2) What is the best way to dry hop pellet hops?
 
You'll find that there are almost as many opinions and practices on dry hopping as there are brewers! With pellets, I throw them in the secondary without a bag. Generally they dissolve and float near the top, in a layer. After dry hopping, I'm careful in racking the beer to leave behind the pellet debris.
 
I use a bag for both but I didn't have your problem when I used leaf. Just cold crash the beer for 2-3 days before bottling and it will usually settle out. I also found that when it does escape, use a mesh over your siphon to trap as much as you can. Finally, I found that as I bottle, a lot of the particle actually sticks to the wall.

PS- Toss those bottles into the fridge for at least a week to make sure it settles out before you pour
 
Thanks all.

Calichusetts - It's not in every bottle that I get leaf particles, but I'm talking bottles that have been stored in the fridge for weeks.

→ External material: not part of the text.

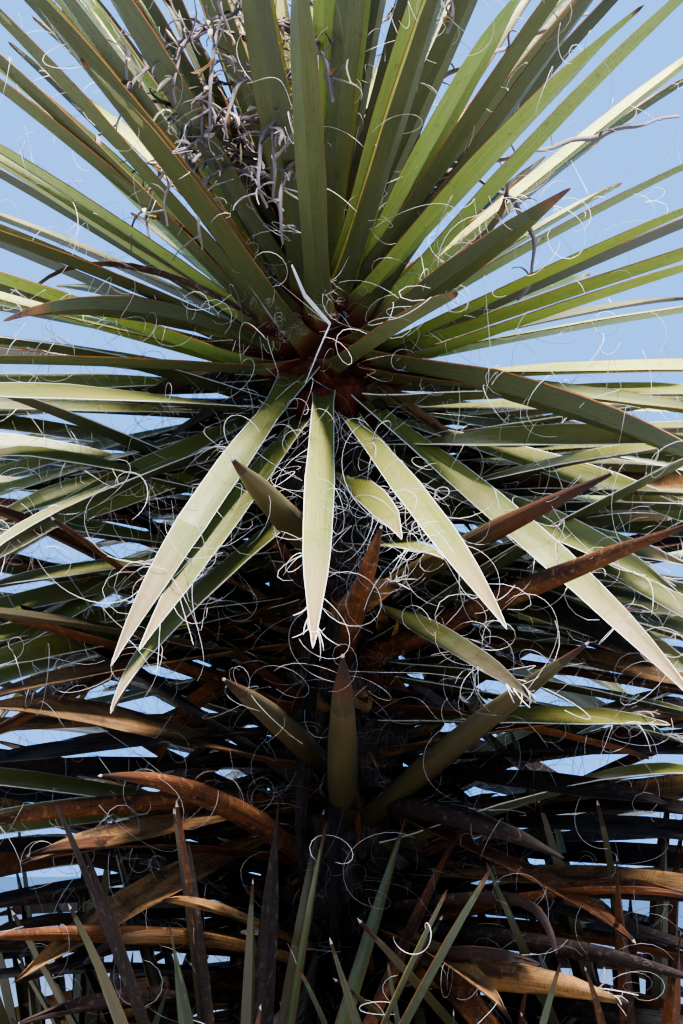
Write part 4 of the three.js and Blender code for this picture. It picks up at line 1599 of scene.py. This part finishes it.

Either the leaf particles don't sink or they are so light that during pouring they get brought up unlike the normal cake at the bottle.
 
I use the muslin sacks for any hopping,especially dry hopping. I use muslin grain sacks for raw or whole leaf,muslin hop sacks for pellets. The whol leaf's larger volume for the same weight requires the grain sacks. I don't get any stuff into the bottles this way. What pellet stuff does get out settles to the bottom. The leaf ones are too big to get through the mesh.
 
I've only dry hopped once so far. I just threw the pellets in. Then when racking to the keg, I cut a piece from a 1 gal. home depot paint strainer (sanitized and secured with a rubber band) over the end of my autosiphon that was in the beer and it didn't pull any hop material into the keg at all. I was keeping an eye on the tubing to make sure I didn't see any particles and that seemed to work really well. I got that idea from this site and that is what I'm planning on doing in the future as well.
 
1 gallon paint strainers there like 2 for a doller at the home depot! and I use them over and over fill with hops and glass marbles and drop in just sanitize the bag and marbles first!
 
I've only dryhopped once as well and I just threw the pellets in the carboy and racked on top of the pellets. When racking to the bottling bucket, I first tried a piece of sanitized panty hose over end of the autosiphon in the beer. I couldn't get a steady siphon going, so I switched to a hop bag and still couldn't get the siphon going. So I said screw it and just racked without trying to filter.

For my next dryhop I'll probably just put pellets in the carboy and when it's time to rack use a piece of panty hose or hop bag over the end of the siphon in the bottling bucket. I've read that as long as you have a good bit of panty hose (kind of like a balloon) hanging off the end of the hose that it works pretty well.
 
Throw them in a bag in your keg if your kegging.

Why waste all that awesome aroma in your fermenter when it could be locked in your keg.